Secondo queste proiezioni, alla Camera il centrosinistra potrebbe ottenere fino a 96 seggi per la quota proporzionale, 42 per quella uninominale e tre nella circoscrizione Estero, per un totale di 141 seggi su 400 (come previsto dalla legge costituzionale che ha disposto il taglio degli eletti per Camera e Senato). Il centrodestra invece può sperare di ottenere ben 121 seggi nella quota proporzionale e 103 in quella uninominale, oltre a 4 scranni per l’Estero. Per un totale di 228 seggi. Stessa storia grosso modo al Senato.

umeri derivano dalla particolarità del Rosatellum (dal nome di Ettore Rosato, oggi presidente di Iv ma all’epoca capogruppo del Pd alla Camera). È la legge che è stata usata per la prima volta alle elezioni politiche del 2018, un mix fra due sistemi elettorali. Da un lato, sulla base dei voti degli elettori, circa il 61% dei futuri posti in Parlamento (366) è assegnato con un sistema proporzionale: nei “collegi plurinominali”, in cui è suddiviso il territorio italiano, i partiti presentano una lista di candidati (scelti dalle segreterie, senza preferenze) e ricevono un numero di posti in Parlamento in proporzione ai voti ricevuti. Dall’altro lato, circa il 37% dei seggi (222) è assegnato con il maggioritario nei collegi uninominali, dove i partiti presentano un singolo candidato e vince chi prende anche un solo voto in più rispetto agli avversari: questo spiega l’importanza di presentarsi con un assetto il più unitario possibile, al centro del dibattito di questi giorni fra i partiti, per evitare che i voti si disperdano.

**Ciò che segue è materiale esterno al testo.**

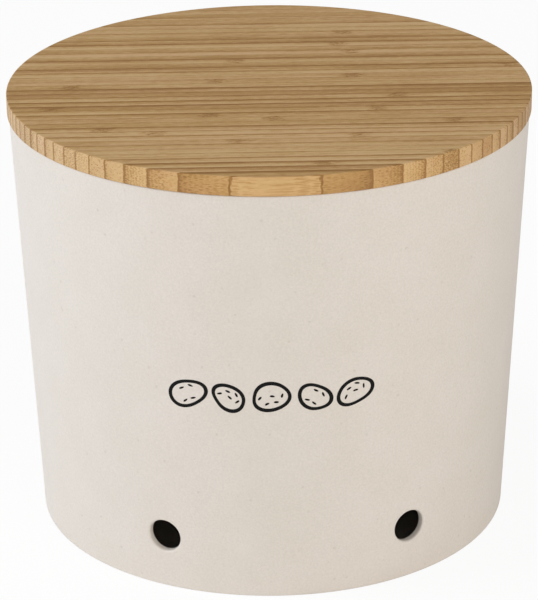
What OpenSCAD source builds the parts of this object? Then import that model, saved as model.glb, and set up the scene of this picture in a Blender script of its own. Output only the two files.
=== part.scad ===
// Potato storage bin: a tapered moulded tub with vents near its foot, and a
// round lid of laminated bamboo that drops into the tub's mouth.
// Millimetres, +Z up. The origin is the centre of the foot, on the surface that
// the bin stands on. The tub's front faces -Y.

/* [Tub] */
// Outer diameter of the tub at its mouth
mouth_d = 248.4; // [235:0.1:360]
// Outer diameter of the tub at its base
base_d = 228.8; // [160:0.1:245]
// Height of the tub without the lid
tub_h = 205; // [120:0.1:320]
// Thickness of the wall
wall_t = 3.6; // [2.4:0.1:6]
// Thickness of the floor
floor_t = 4; // [2.5:0.1:8]
// Rounding between the wall and the underside
foot_round = 1; // [0.5:0.1:5]
// Fillet between the wall and the floor inside
floor_fillet = 8; // [3:0.5:16]
// Rounding of the outer edge of the mouth
lip_round = 0.8; // [0.3:0.1:1.2]
// Rounding of the inner edge of the mouth
lip_inner_round = 0.6; // [0.3:0.1:1]
// Width of the ring that the tub stands on
foot_ring_w = 7; // [4:0.5:14]
// Height of the hollow inside that ring
foot_recess = 1.2; // [0.5:0.1:2]

/* [Vents] */
// Diameter of a vent
vent_d = 16; // [8:0.5:26]
// Height of the vents' centres
vent_z = 27; // [20:0.1:60]
// Angle of each vent from the front, or from the back
vent_angle = 30; // [15:0.5:60]

/* [Lid] */
// How far the lid's rim stands out past the mouth
lid_overhang = 0.8; // [0:0.05:3]
// Thickness of the rim that shows above the tub
rim_t = 9.4; // [6:0.1:16]
// Chamfer that eases the rim's edges
rim_chamfer = 0.5; // [0.2:0.1:2]
// Height of the plug above its seal groove
plug_neck = 1.8; // [1:0.1:4]
// Height of the plug below its seal groove
plug_lip = 2.8; // [2:0.1:8]
// Space between the plug and the wall of the tub, where they are closest
plug_gap = 1; // [0.8:0.1:3]
// Chamfer of the plug's lower edge
plug_chamfer = 1; // [0.4:0.1:1.5]
// Number of full strips between the two cut ones at the front and back
full_strips = 41; // [20:1:45]
// Width of the cut strip at the lid's front
front_strip_w = 1.65; // [1:0.05:5]
// Width of the cut strip at the lid's back
back_strip_w = 2.35; // [1:0.05:5]
// Turn of the lid's strips from the tub's left-right direction
lid_turn = -2.5; // [-180:0.5:180]

/* [Seal] */
// Height of the seal and of its groove
seal_h = 4; // [3:0.1:8]
// Depth of the groove in the plug
groove_d = 1; // [0.8:0.1:3]
// Thickness of the seal's lips
lip_t = 0.8; // [0.5:0.1:1.2]
// Clearance between the seal and the bottom of its groove
seal_seat_gap = 0.3; // [0.1:0.1:0.5]
// Clearance between the lips and the wall of the tub
seal_wall_gap = 0.3; // [0.2:0.1:0.6]

/* [Hidden] */
$fn = 720;
arc_fn = 64;
overcut = 1;
bamboo_light = [0.86, 0.69, 0.5];
bamboo_dark = [0.7, 0.54, 0.35];
tone_turn = 137.5;

mouth_r = mouth_d / 2;
base_r = base_d / 2;
draft = atan((mouth_r - base_r) / tub_h);
wall_run = wall_t / cos(draft);
lid_r = mouth_r + lid_overhang;
top_z = tub_h + rim_t;
groove_top_z = tub_h - plug_neck;
groove_z = groove_top_z - seal_h;
plug_z = groove_z - plug_lip;
plug_r = passing_r(plug_z) - plug_gap;
groove_r = plug_r - groove_d;

strip_w = (2 * lid_r - front_strip_w - back_strip_w) / full_strips;
strip_count = full_strips + 2;

// Radius of the tub's outer and inner face at height z
function outer_r(z) = base_r + (mouth_r - base_r) * z / tub_h;
function inner_r(z) = outer_r(z) - wall_run;
// Radius at height z that also passes out through the mouth
function passing_r(z) = min(inner_r(z), inner_r(tub_h));

// Joint k of the lid's board, at the back of strip k. Joints 0 and strip_count
// lie outside the board, where the first strip starts and the last one ends.
function joint_y(k) =
    k == 0 ? -lid_r - overcut
    : k == strip_count ? lid_r + overcut
    : -lid_r + front_strip_w + (k - 1) * strip_w;
function strip_name(i) = str("lid_strip_", i < 10 ? "0" : "", i);

// Region between a corner and the arc that rounds it. The corner's two sides
// leave it in the directions side_a and side_b, in degrees, and the region
// reaches past them by overcut, so that no film is left along a side.
// Taken from a solid it rounds an outer corner, and taken from a hollow it
// leaves a fillet.
module corner_round(corner, side_a, side_b, r) {
    half = abs(side_b - side_a) / 2;
    middle = (side_a + side_b) / 2;
    inward = [cos(middle), sin(middle)];
    centre = corner + r / sin(half) * inward;
    tip = centre - (r + overcut) / sin(half) * inward;
    run = (r + overcut) / tan(half);
    difference() {
        polygon([
            centre,
            tip + run * [cos(side_a), sin(side_a)],
            tip,
            tip + run * [cos(side_b), sin(side_b)]
        ]);
        translate(centre) circle(r = r, $fn = arc_fn);
    }
}

// Half section of the tub, from the axis outwards
module tub_section() {
    wall_up = 90 - draft;
    wall_down = wall_up - 180;
    difference() {
        polygon([[0, 0], [base_r, 0], [mouth_r, tub_h], [0, tub_h]]);
        difference() {
            polygon([
                [-overcut, floor_t],
                [inner_r(floor_t), floor_t],
                [inner_r(tub_h + overcut), tub_h + overcut],
                [-overcut, tub_h + overcut]
            ]);
            corner_round([inner_r(floor_t), floor_t], wall_up, 180, floor_fillet);
        }
        translate([-overcut, -overcut])
            square([base_r - foot_round - foot_ring_w + overcut, foot_recess + overcut]);
        corner_round([base_r, 0], wall_up, 180, foot_round);
        corner_round([mouth_r, tub_h], 180, 360 + wall_down, lip_round);
        corner_round([inner_r(tub_h), tub_h], wall_down, 0, lip_inner_round);
    }
}

// One vent's bore, from the axis out through the wall, at an angle from the front
module vent_bore(angle) {
    rotate([0, 0, angle])
        translate([0, 0, vent_z])
            rotate([90, 0, 0])
                cylinder(d = vent_d, h = mouth_r + overcut);
}

module tub() {
    color("#d9d0c1")
        difference() {
            rotate_extrude() tub_section();
            for (side = [0, 180], turn = [-vent_angle, vent_angle])
                vent_bore(side + turn);
        }
}

// Half section of the whole lid board: rim, then plug with its groove
module lid_section() {
    polygon([
        [0, top_z],
        [lid_r - rim_chamfer, top_z],
        [lid_r, top_z - rim_chamfer],
        [lid_r, tub_h + rim_chamfer],
        [lid_r - rim_chamfer, tub_h],
        [plug_r, tub_h],
        [plug_r, groove_top_z],
        [groove_r, groove_top_z],
        [groove_r, groove_z],
        [plug_r, groove_z],
        [plug_r, plug_z + plug_chamfer],
        [plug_r - plug_chamfer, plug_z],
        [0, plug_z]
    ]);
}

// Strip i of the lid, counted from 1 at the front: the board between two joints
module lid_strip(i) {
    tone = (1 + sin(i * tone_turn)) / 2;
    color(bamboo_dark + tone * (bamboo_light - bamboo_dark))
        rotate([0, 0, lid_turn])
            intersection() {
                rotate_extrude() lid_section();
                translate([-lid_r - overcut, joint_y(i - 1), plug_z - overcut])
                    cube([
                        2 * (lid_r + overcut),
                        joint_y(i) - joint_y(i - 1),
                        top_z - plug_z + 2 * overcut
                    ]);
            }
}

// Section of one lip with a round edge, reach long from the seat outwards
module lip_section(reach) {
    square([reach - lip_t / 2, lip_t]);
    translate([reach - lip_t / 2, lip_t / 2]) circle(d = lip_t, $fn = arc_fn);
}

// Ring in the plug's groove, with two lips that reach to the tub's wall
module lid_seal() {
    seat_r = groove_r + seal_seat_gap;
    color("#e8e6df")
        rotate_extrude() {
            translate([seat_r, groove_z]) square([plug_r - seat_r, seal_h]);
            for (z = [groove_z, groove_top_z - lip_t])
                translate([seat_r, z])
                    lip_section(passing_r(z) - seal_wall_gap - seat_r);
        }
}

tub();
lid_seal();
for (i = [1 : strip_count])
    lid_strip(i);
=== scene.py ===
"""Potato storage bin: a moulded tub of bamboo-fibre composite with a lid of laminated bamboo strips.

Metres, +Z up, the tub's front towards -Y, as in the frame. Sizes written in millimetres are those of the
real pieces, and what the frame can give is read from it.
"""

import math
import random

import bmesh
import bpy
from mathutils import Matrix, Vector


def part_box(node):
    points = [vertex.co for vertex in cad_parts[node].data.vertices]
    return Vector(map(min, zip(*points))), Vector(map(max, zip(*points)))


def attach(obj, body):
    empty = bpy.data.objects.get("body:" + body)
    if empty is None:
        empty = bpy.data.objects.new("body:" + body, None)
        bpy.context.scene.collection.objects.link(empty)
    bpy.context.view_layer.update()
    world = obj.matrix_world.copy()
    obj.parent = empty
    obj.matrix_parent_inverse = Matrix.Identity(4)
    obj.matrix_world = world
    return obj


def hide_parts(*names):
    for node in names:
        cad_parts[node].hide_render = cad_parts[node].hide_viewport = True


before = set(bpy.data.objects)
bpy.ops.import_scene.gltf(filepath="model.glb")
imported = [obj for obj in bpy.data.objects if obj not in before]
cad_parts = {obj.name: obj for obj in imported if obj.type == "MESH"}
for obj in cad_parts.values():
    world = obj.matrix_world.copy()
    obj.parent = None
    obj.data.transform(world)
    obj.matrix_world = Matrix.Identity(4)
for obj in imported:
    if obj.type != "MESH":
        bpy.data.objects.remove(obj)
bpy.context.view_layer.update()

MM = 0.001
WHITE = (1.0, 1.0, 1.0, 1.0)

# Sizes from the frame
STRIPS = sorted(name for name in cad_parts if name.startswith("lid_strip_"))
MIDDLE_STRIP = STRIPS[len(STRIPS) // 2]
TUB_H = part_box("tub")[1][2]
MOUTH_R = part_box("tub")[1][0]
TOP_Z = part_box(MIDDLE_STRIP)[1][2]
PLUG_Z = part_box(MIDDLE_STRIP)[0][2]
GROOVE_Z, GROOVE_TOP_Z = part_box("lid_seal")[0][2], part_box("lid_seal")[1][2]

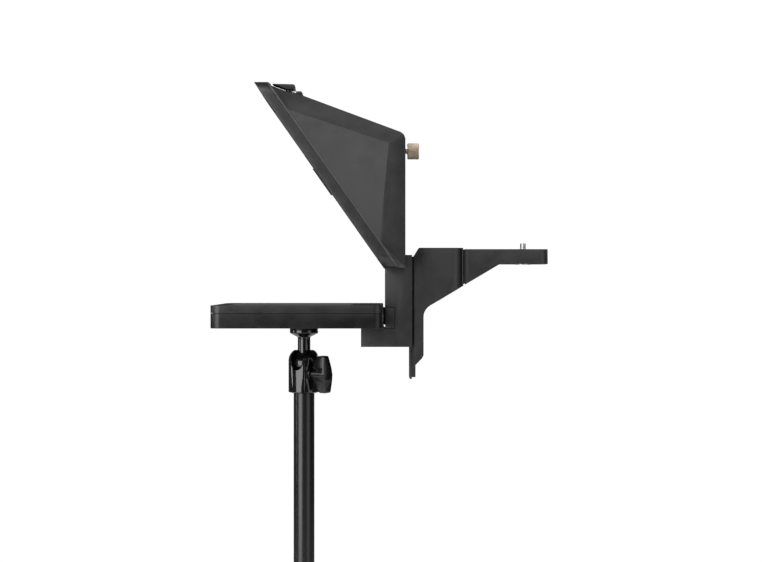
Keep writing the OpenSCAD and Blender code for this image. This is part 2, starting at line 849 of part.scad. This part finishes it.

Il rimanente 2% dei seggi (12) è assegnato all’estero con un sistema proporzionale residuo, con le preferenze. Tuttavia, non tutti i partiti che ricevono voti possono avere eletti. La legge fissa infatti alcune soglie di sbarramento che, se non superate, di fatto impediscono di eleggere parlamentari: si tratta di almeno il 3% dei voti a livello nazionale per le singole liste e di almeno il 10% per le coalizioni. E i partiti che fanno parte di una coalizione e che prendono l’1% (e restano sotto il 3) riversano i loro voti pro quota sugli altri partiti coalizzati che stanno sopra il 3%.